Given problem
Identify each line below containing the string "that" and copy it.

##### Task material #####

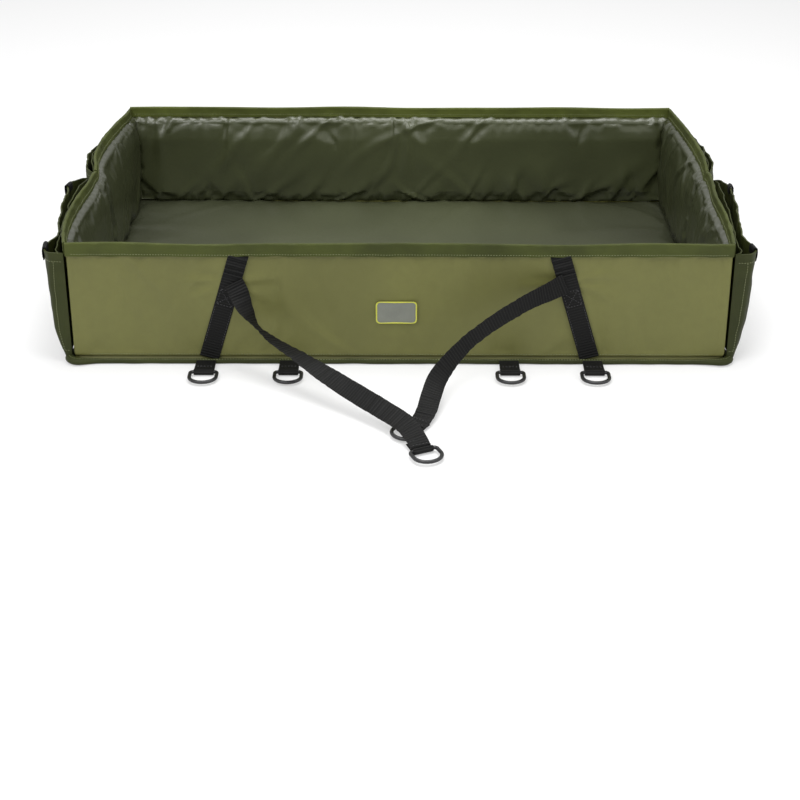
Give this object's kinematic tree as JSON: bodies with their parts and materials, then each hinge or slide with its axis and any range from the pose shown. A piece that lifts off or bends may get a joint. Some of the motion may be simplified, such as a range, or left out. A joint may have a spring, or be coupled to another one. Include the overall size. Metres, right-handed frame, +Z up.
{
  "type": "unhooking mat",
  "caption": "Padded folding fish-unhooking mat: soft tray with upright padded walls, corner gussets, D-rings, free carry straps and closing tabs; the halves hinge along the middle.",
  "frame": {"origin": "on the ground under the middle of the floor's fold line", "axes": "+X along the mat's length to the right, -Y towards the front wall with the carry straps, +Z up"},
  "size_m": [1.0726, 1.1415, 0.2],
  "materials": {
    "outer_nylon": "coated nylon, olive, satin",
    "binding_nylon": "nylon binding and gusset cloth, dark green, matt",
    "wall_liner": "puckered coated liner of the walls, dark grey-green, shiny",
    "floor_liner": "soft coated liner of the floor, grey-green, satin",
    "closed_cell_foam": "closed-cell foam, grey, matt, hidden inside",
    "webbing": "polypropylene webbing, black, ribbed",
    "ring_plastic": "moulded plastic, black, satin",
    "patch_cloth": "blank woven patch, grey, matt"
  },
  "bodies": {
    "rear_half": {"rear_base_cloth": "outer_nylon", "rear_floor_foam": "closed_cell_foam", "rear_floor_liner": "floor_liner", "rear_floor_welt": "binding_nylon", "fold_strip": "outer_nylon"},
    "front_half": {"front_base_cloth": "outer_nylon", "front_floor_foam": "closed_cell_foam", "front_floor_liner": "floor_liner", "front_floor_welt": "binding_nylon", "left_outer_loop": "webbing", "left_inner_loop": "webbing", "right_inner_loop": "webbing", "right_outer_loop": "webbing"},
    "front_wall": {"front_wall_outer_cloth": "outer_nylon", "front_wall_foam": "closed_cell_foam", "front_wall_liner": "wall_liner", "front_wall_binding": "binding_nylon", "left_wall_strap": "webbing", "right_wall_strap": "webbing", "front_patch": "patch_cloth"},
    "back_wall": {"back_wall_outer_cloth": "outer_nylon", "back_wall_foam": "closed_cell_foam", "back_wall_liner": "wall_liner", "back_wall_binding": "binding_nylon"},
    "left_front_end": {"left_front_end_outer_cloth": "outer_nylon", "left_front_end_foam": "closed_cell_foam", "left_front_end_liner": "wall_liner", "left_front_end_binding": "binding_nylon", "left_front_gusset": "binding_nylon", "left_nose_tab": "webbing", "left_gusset_tab": "webbing"},
    "right_front_end": {"right_front_end_outer_cloth": "outer_nylon", "right_front_end_foam": "closed_cell_foam", "right_front_end_liner": "wall_liner", "right_front_end_binding": "binding_nylon", "right_front_gusset": "binding_nylon", "right_nose_tab": "webbing", "right_gusset_tab": "webbing"},
    "left_rear_end": {"left_rear_end_outer_cloth": "outer_nylon", "left_rear_end_foam": "closed_cell_foam", "left_rear_end_liner": "wall_liner", "left_rear_end_binding": "binding_nylon", "left_rear_gusset": "binding_nylon"},
    "right_rear_end": {"right_rear_end_outer_cloth": "outer_nylon", "right_rear_end_foam": "closed_cell_foam", "right_rear_end_liner": "wall_liner", "right_rear_end_binding": "binding_nylon", "right_rear_gusset": "binding_nylon"},
    "left_outer_ring": {"left_outer_ring": "ring_plastic"},
    "left_inner_ring": {"left_inner_ring": "ring_plastic"},
    "right_inner_ring": {"right_inner_ring": "ring_plastic"},
    "right_outer_ring": {"right_outer_ring": "ring_plastic"},
    "left_carry_strap": {"left_carry_strap": "webbing"},
    "right_carry_strap": {"right_carry_strap": "webbing"},
    "left_carry_ring": {"left_carry_ring": "ring_plastic"},
    "right_carry_ring": {"right_carry_ring": "ring_plastic"},
    "left_closing_tab": {"left_closing_tab": "webbing"},
    "right_closing_tab": {"right_closing_tab": "webbing"},
    "left_closing_tab_tip": {"left_closing_tab_tip": "webbing"},
    "right_closing_tab_tip": {"right_closing_tab_tip": "webbing"}
  },
  "joints": [
    {"name": "floor_fold", "type": "hinge", "parent": "rear_half", "child": "front_half", "pos_m": [0, 0, 0.048], "axis": [-1, 0, 0], "range_deg": [0, 180], "deforming": ["left_front_end_outer_cloth", "left_front_end_foam", "left_front_end_liner", "left_front_end_binding", "left_rear_end_outer_cloth", "left_rear_end_foam", "left_rear_end_liner", "left_rear_end_binding", "right_front_end_outer_cloth", "right_front_end_foam", "right_front_end_liner", "right_front_end_binding", "right_rear_end_outer_cloth", "right_rear_end_foam", "right_rear_end_liner", "right_rear_end_binding", "left_front_gusset", "left_rear_gusset", "right_front_gusset", "right_rear_gusset", "left_nose_tab", "left_gusset_tab", "right_nose_tab", "right_gusset_tab", "fold_strip"]},
    {"name": "front_wall_fold", "type": "hinge", "parent": "front_half", "child": "front_wall", "pos_m": [0, -0.314, 0.0319], "axis": [-1, 0, 0], "range_deg": [0, 90]},
    {"name": "back_wall_fold", "type": "hinge", "parent": "rear_half", "child": "back_wall", "pos_m": [0, 0.314, 0.0319], "axis": [1, 0, 0], "range_deg": [0, 90]},
    {"name": "left_front_end_fold", "type": "hinge", "parent": "front_half", "child": "left_front_end", "pos_m": [-0.489, 0, 0.0183], "axis": [0, 1, 0], "range_deg": [0, 90]},
    {"name": "left_rear_end_fold", "type": "hinge", "parent": "rear_half", "child": "left_rear_end", "pos_m": [-0.489, 0, 0.0183], "axis": [0, 1, 0], "range_deg": [0, 90]},
    {"name": "right_front_end_fold", "type": "hinge", "parent": "front_half", "child": "right_front_end", "pos_m": [0.489, 0, 0.0183], "axis": [0, -1, 0], "range_deg": [0, 90]},
    {"name": "right_rear_end_fold", "type": "hinge", "parent": "rear_half", "child": "right_rear_end", "pos_m": [0.489, 0, 0.0183], "axis": [0, -1, 0], "range_deg": [0, 90]},
    {"name": "left_carry_swing", "type": "hinge", "parent": "front_wall", "child": "left_carry_strap", "pos_m": [-0.249, -0.3271, 0.137], "axis": [1, 0, 0], "range_deg": [0, 60], "deforming": ["left_carry_strap"]},
    {"name": "right_carry_swing", "type": "hinge", "parent": "front_wall", "child": "right_carry_strap", "pos_m": [0.249, -0.3271, 0.137], "axis": [1, 0, 0], "range_deg": [0, 60], "deforming": ["right_carry_strap"]},
    {"name": "left_carry_ring_swivel", "type": "hinge", "parent": "left_carry_strap", "child": "left_carry_ring", "pos_m": [0.03279, -0.60002, 0.006], "axis": [-0.9138, -0.4061, 0], "range_deg": [0, 100]},
    {"name": "right_carry_ring_swivel", "type": "hinge", "parent": "right_carry_strap", "child": "right_carry_ring", "pos_m": [0.01808, -0.53861, 0.0056], "axis": [-0.8192, 0.5735, 0], "range_deg": [0, 100]},
    {"name": "left_outer_ring_swivel", "type": "hinge", "parent": "front_half", "child": "left_outer_ring", "pos_m": [-0.296, -0.3664, 0.0055], "axis": [-1, 0, 0], "range_deg": [0, 100]},
    {"name": "left_inner_ring_swivel", "type": "hinge", "parent": "front_half", "child": "left_inner_ring", "pos_m": [-0.168, -0.3664, 0.0055], "axis": [-1, 0, 0], "range_deg": [0, 100]},
    {"name": "right_inner_ring_swivel", "type": "hinge", "parent": "front_half", "child": "right_inner_ring", "pos_m": [0.168, -0.3664, 0.0055], "axis": [-1, 0, 0], "range_deg": [0, 100]},
    {"name": "right_outer_ring_swivel", "type": "hinge", "parent": "front_half", "child": "right_outer_ring", "pos_m": [0.296, -0.3664, 0.0055], "axis": [-1, 0, 0], "range_deg": [0, 100]},
    {"name": "left_tab_rise", "type": "hinge", "parent": "rear_half", "child": "left_closing_tab", "pos_m": [-0.252, 0.3324, 0.0011], "axis": [1, 0, 0], "range_deg": [0, 90]},
    {"name": "left_tab_tip_turn", "type": "hinge", "parent": "left_closing_tab", "child": "left_closing_tab_tip", "pos_m": [-0.252, 0.4279, 0.0019], "axis": [1, 0, 0], "range_deg": [0, 90]},
    {"name": "right_tab_rise", "type": "hinge", "parent": "rear_half", "child": "right_closing_tab", "pos_m": [0.252, 0.3324, 0.0011], "axis": [1, 0, 0], "range_deg": [0, 90]},
    {"name": "right_tab_tip_turn", "type": "hinge", "parent": "right_closing_tab", "child": "right_closing_tab_tip", "pos_m": [0.252, 0.4279, 0.0019], "axis": [1, 0, 0], "range_deg": [0, 90]}
  ],
  "couplings": [
    {"joint": "front_wall_fold", "follows": "floor_fold", "ratio": 0.5},
    {"joint": "back_wall_fold", "follows": "floor_fold", "ratio": 0.5},
    {"joint": "left_front_end_fold", "follows": "floor_fold", "ratio": 0.5},
    {"joint": "left_rear_end_fold", "follows": "floor_fold", "ratio": 0.5},
    {"joint": "right_front_end_fold", "follows": "floor_fold", "ratio": 0.5},
    {"joint": "right_rear_end_fold", "follows": "floor_fold", "ratio": 0.5},
    {"joint": "left_carry_swing", "follows": "floor_fold", "ratio": 0.33333},
    {"joint": "right_carry_swing", "follows": "floor_fold", "ratio": 0.33333}
  ]
}
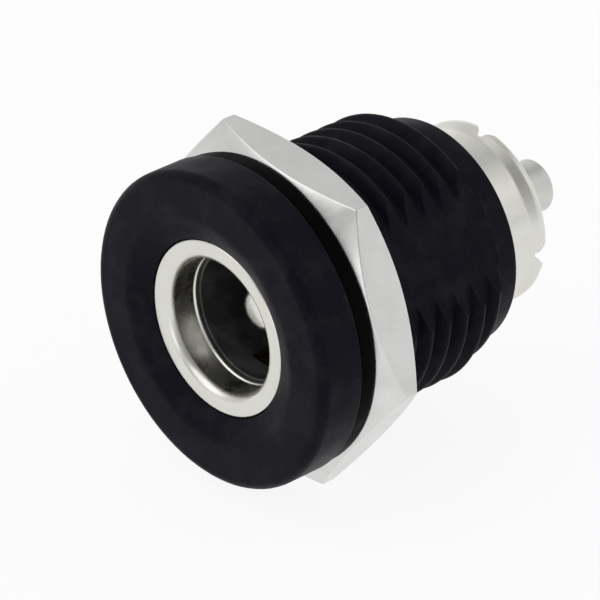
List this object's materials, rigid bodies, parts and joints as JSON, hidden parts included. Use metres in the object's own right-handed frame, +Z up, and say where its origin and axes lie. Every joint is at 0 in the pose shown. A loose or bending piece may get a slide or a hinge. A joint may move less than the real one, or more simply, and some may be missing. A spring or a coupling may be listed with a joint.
{
  "type": "dc barrel jack",
  "caption": "Panel-mount barrel power jack with a round flange, threaded barrel, hex nut, rubber gasket, centre pin and rear solder terminals.",
  "frame": {"origin": "on the jack's axis, in the plane of the flange's rear face, where the gasket seats", "axes": "+Y along the axis from the socket mouth to the terminals, +Z up, +X to the right when looking along +Y"},
  "size_m": [0.016, 0.0192, 0.015],
  "materials": {
    "body_plastic": "satin near-black moulding",
    "gasket_rubber": "smooth black rubber",
    "nut_metal": "satin nickel plating",
    "shell_plating": "polished nickel plating",
    "core_plastic": "plain black moulding",
    "leaf_brass": "bare spring brass",
    "disc_phenolic": "brown phenolic board",
    "tag_plating": "tinned plating",
    "pin_plating": "polished nickel plating"
  },
  "bodies": {
    "root": {"jack_body": "body_plastic", "gasket": "gasket_rubber", "panel_nut": "nut_metal", "contact_shell": "shell_plating", "socket_core": "core_plastic", "leaf_contact": "leaf_brass", "rear_disc": "disc_phenolic", "sleeve_tag": "tag_plating", "centre_pin": "pin_plating"}
  },
  "joints": []
}
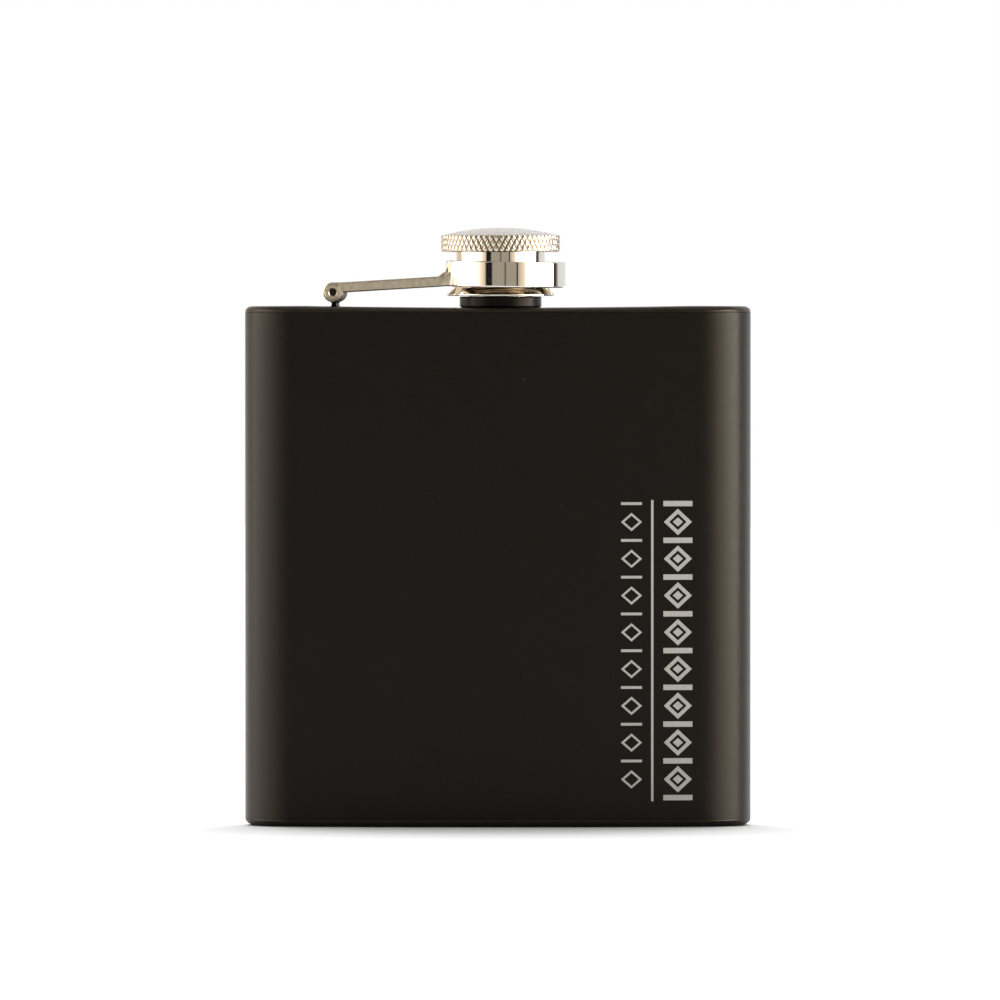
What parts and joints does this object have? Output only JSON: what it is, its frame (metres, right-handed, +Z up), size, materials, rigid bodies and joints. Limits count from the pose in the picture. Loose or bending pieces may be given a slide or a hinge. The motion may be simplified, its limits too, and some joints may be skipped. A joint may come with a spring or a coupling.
{
  "type": "hip flask",
  "caption": "Flat bowed metal pocket flask with rolled end plates, a threaded mouth and a domed knurled screw cap held captive by a hinged strip.",
  "frame": {"origin": "centre of the footprint, on the surface that the flask stands on", "axes": "+Z up through the base and the mouth, +X to the right across the width, -Y out of the bulging front"},
  "size_m": [0.094, 0.025, 0.1111],
  "materials": {
    "coated_wall": "matte powder coat over stainless steel",
    "coated_plate": "matte powder coat over stainless steel",
    "coated_fitting": "matte powder coat over stainless steel",
    "bare_steel": "turned and bare",
    "dark_pin": "dark, dull end",
    "strip_steel": "fine satin on the legs, polished on the ring",
    "polished_crown": "knurled band with a satin dome",
    "polished_skirt": "mirror polish",
    "liner_plastic": "moulded",
    "seal_rubber": "translucent silicone"
  },
  "bodies": {
    "flask": {"body_wall": "coated_wall", "top_plate": "coated_plate", "bottom_plate": "coated_plate", "neck_collar": "coated_fitting", "neck_tube": "bare_steel", "hinge_lug": "coated_fitting"},
    "arm": {"cap_arm": "strip_steel", "hinge_pin": "dark_pin"},
    "seal": {"cap_seal": "seal_rubber"},
    "cap": {"cap_crown": "polished_crown", "cap_skirt": "polished_skirt", "cap_liner": "liner_plastic"}
  },
  "joints": [
    {"name": "arm_swing", "type": "hinge", "parent": "flask", "child": "arm", "pos_m": [-0.0302, 0.00005, 0.0991], "axis": [-0.1219, -0.9925, 0], "range_deg": [0, 175]},
    {"name": "cap_rise", "type": "slide", "parent": "arm", "child": "seal", "axis": [0, 0, 1], "range_m": [0, 0.00075]},
    {"name": "cap_turn", "type": "hinge", "parent": "seal", "child": "cap", "pos_m": [0.0005, -0.00125, 0.1055], "axis": [0, 0, 1], "range_deg": [0, 180]}
  ],
  "couplings": [
    {"joint": "cap_rise", "follows": "cap_turn", "m_per_rad": 0.00023873}
  ]
}
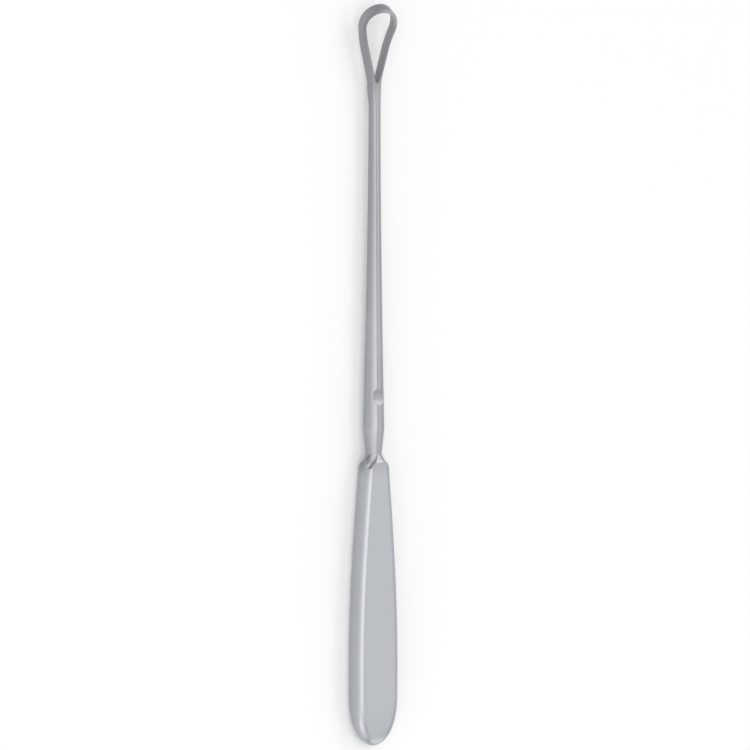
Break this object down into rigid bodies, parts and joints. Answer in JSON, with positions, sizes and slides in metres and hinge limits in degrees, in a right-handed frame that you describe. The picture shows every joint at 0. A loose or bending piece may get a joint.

#####

Output of the exercise
Give this object's kinematic tree as JSON: bodies with their parts and materials, then each hinge or slide with its axis and any range from the pose shown. A piece that lifts off or bends may get a joint. Some of the motion may be simplified, such as a range, or left out. A joint may have a spring, or be coupled to another one. Include the overall size. Metres, right-handed frame, +Z up.
  "frame": {"origin": "centre of the footprint, on the surface that the flask stands on", "axes": "+Z up through the base and the mouth, +X to the right across the width, -Y out of the bulging front"},
Break this object down into rigid bodies, parts and joints. Answer in JSON, with positions, sizes and slides in metres and hinge limits in degrees, in a right-handed frame that you describe. The picture shows every joint at 0. A loose or bending piece may get a joint.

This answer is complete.